The Financial Losses Due to Lack of Knowledge
While participation in stock markets and mutual funds has surged, so has the number of investors suffering significant losses. Studies indicate that nearly 80 percent of retail investors who engage in short-term trading end up losing money. Several reasons contribute to this trend:
- Lack of Market Knowledge: Many new investors enter the market based on tips from social media influencers, friends, or unverified online sources without understanding fundamental or technical analysis.
- Emotional Decision-Making: Fear, greed, and panic-selling often drive retail investors to make rash investment choices.
- Misconceptions About Mutual Funds and ETFs: Many investors assume that mutual funds guarantee fixed returns or that ETFs are risk-free, leading to poor asset allocation.
- Overtrading and High-Risk Investing: Retail traders often engage in intraday trading without understanding leverage, increasing their exposure to significant losses.
- Lack of Diversification: Many investors fail to diversify their portfolios, concentrating funds in speculative stocks or trending themes without risk assessment.
According to SEBI’s data, nearly 90 percent of retail traders in the derivatives market lose money annually. The lack of investor education is a critical factor in these widespread losses.
SEBI’s Role and Existing Investor Education Initiatives
SEBI has taken various initiatives to promote investor awareness through online resources, webinars, and financial literacy programs. However, these efforts are fragmented, and participation remains limited. Some key programs include:
- SEBI’s Investor Awareness Campaigns: Conducted in partnership with exchanges like NSE and BSE, these programs educate investors about the risks and rewards of different investment instruments.

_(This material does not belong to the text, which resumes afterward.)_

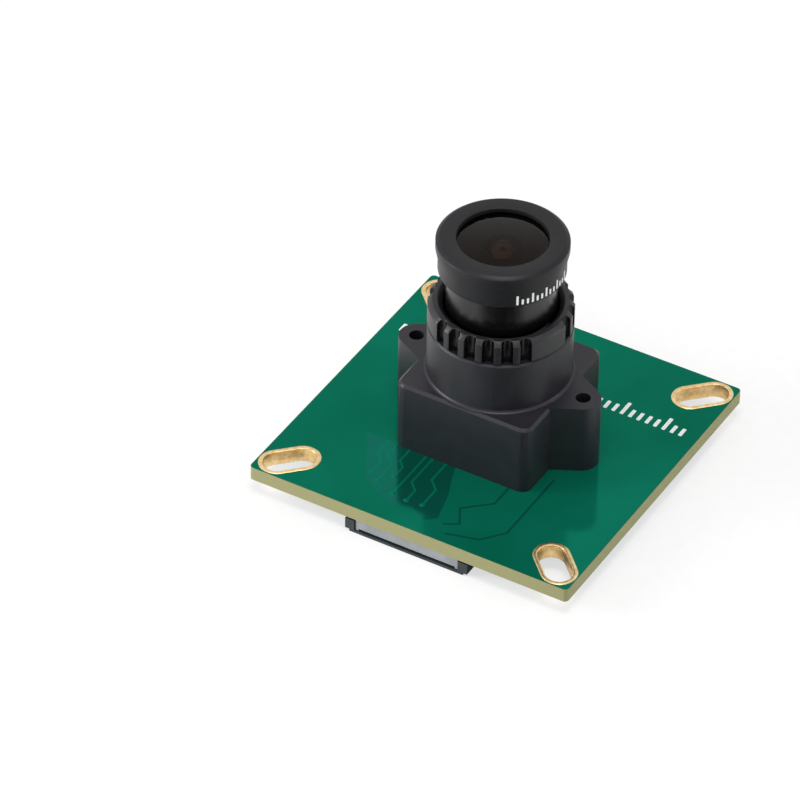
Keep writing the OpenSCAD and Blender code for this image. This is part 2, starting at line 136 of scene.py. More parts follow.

- Mandatory Risk Disclosures: Broking platforms are required to display risk warnings, but many investors ignore these notices.
- Regulatory Measures for Mutual Funds and ETFs: SEBI has implemented various risk-mitigation measures, including categorization of funds and mandatory risk labels.
Despite these steps, a significant knowledge gap persists, necessitating a more structured approach in the form of SEBI-approved certification programs for investors.
The Need for SEBI-Approved Training Programs
The current educational efforts lack depth and consistency, making it imperative for SEBI to introduce compulsory, structured training programs for retail investors. These programs should focus on the following aspects:
- Understanding Market Basics: Covering stock market fundamentals, risk management, and different types of investment instruments.
- Mutual Fund and ETF Education: Providing clear guidance on selecting the right mutual funds, understanding risk, and ETF tracking errors.
- Behavioral Finance and Investment Psychology: Training investors to control emotional decision-making and avoid herd mentality.
- Risk Management Strategies: Teaching investors about asset allocation, portfolio diversification, and hedging techniques.
- Fraud Prevention and Scam Awareness: Educating investors about common scams, Ponzi schemes, and unregulated advisory services.
These programs should be made mandatory before allowing new investors to trade in high-risk instruments like derivatives. Additionally, investors should be encouraged to obtain SEBI-approved certifications before engaging in intraday trading or speculative investments.
Potential Impact of SEBI-Approved Training on Retail Investors
Introducing SEBI-approved training programs can significantly improve the investment landscape in India by achieving the following outcomes:
- Reduced Investor Losses: Educated investors are less likely to fall prey to speculative trading, misinformation, and financial scams.
- Better Portfolio Management: Investors with structured training can make informed decisions, improving long-term wealth creation.
- Increased Market Stability: A well-informed investor base will lead to more rational market participation, reducing volatility caused by panic-driven retail activity.
- Enhanced Investor Confidence: Retail investors will gain the confidence to participate in equity markets with a disciplined approach rather than relying on speculation.
- Growth in Mutual Fund and ETF Participation: Increased knowledge about passive investing and compounding will encourage long-term wealth-building strategies.
Global Examples of Investor Education Models
Countries like the United States, Canada, and Australia have successfully implemented investor education models that India can adapt. For example:
- The U.S. SEC’s Investor Education Programs: The U.S. Securities and Exchange Commission (SEC) offers structured online courses and certifications for retail investors.
- Canada’s Investor Education Fund: Canada mandates financial literacy training before allowing access to certain trading instruments.
- Australia’s ASIC Initiatives: The Australian Securities and Investments Commission (ASIC) enforces strict financial literacy standards for retail traders.
India can take inspiration from these global best practices to create a comprehensive SEBI-approved investor training framework.
Conclusion
As India’s retail investor base continues to expand, the need for SEBI-approved training programs has never been more critical. Without structured education, millions of investors will continue to lose money due to uninformed decisions, market misconceptions, and speculative trading. By implementing mandatory certification programs, SEBI can transform India’s investment culture, empowering retail investors with the knowledge they need to make sound financial choices. Such a move will not only protect investors but also contribute to a more stable and resilient financial market in the long run.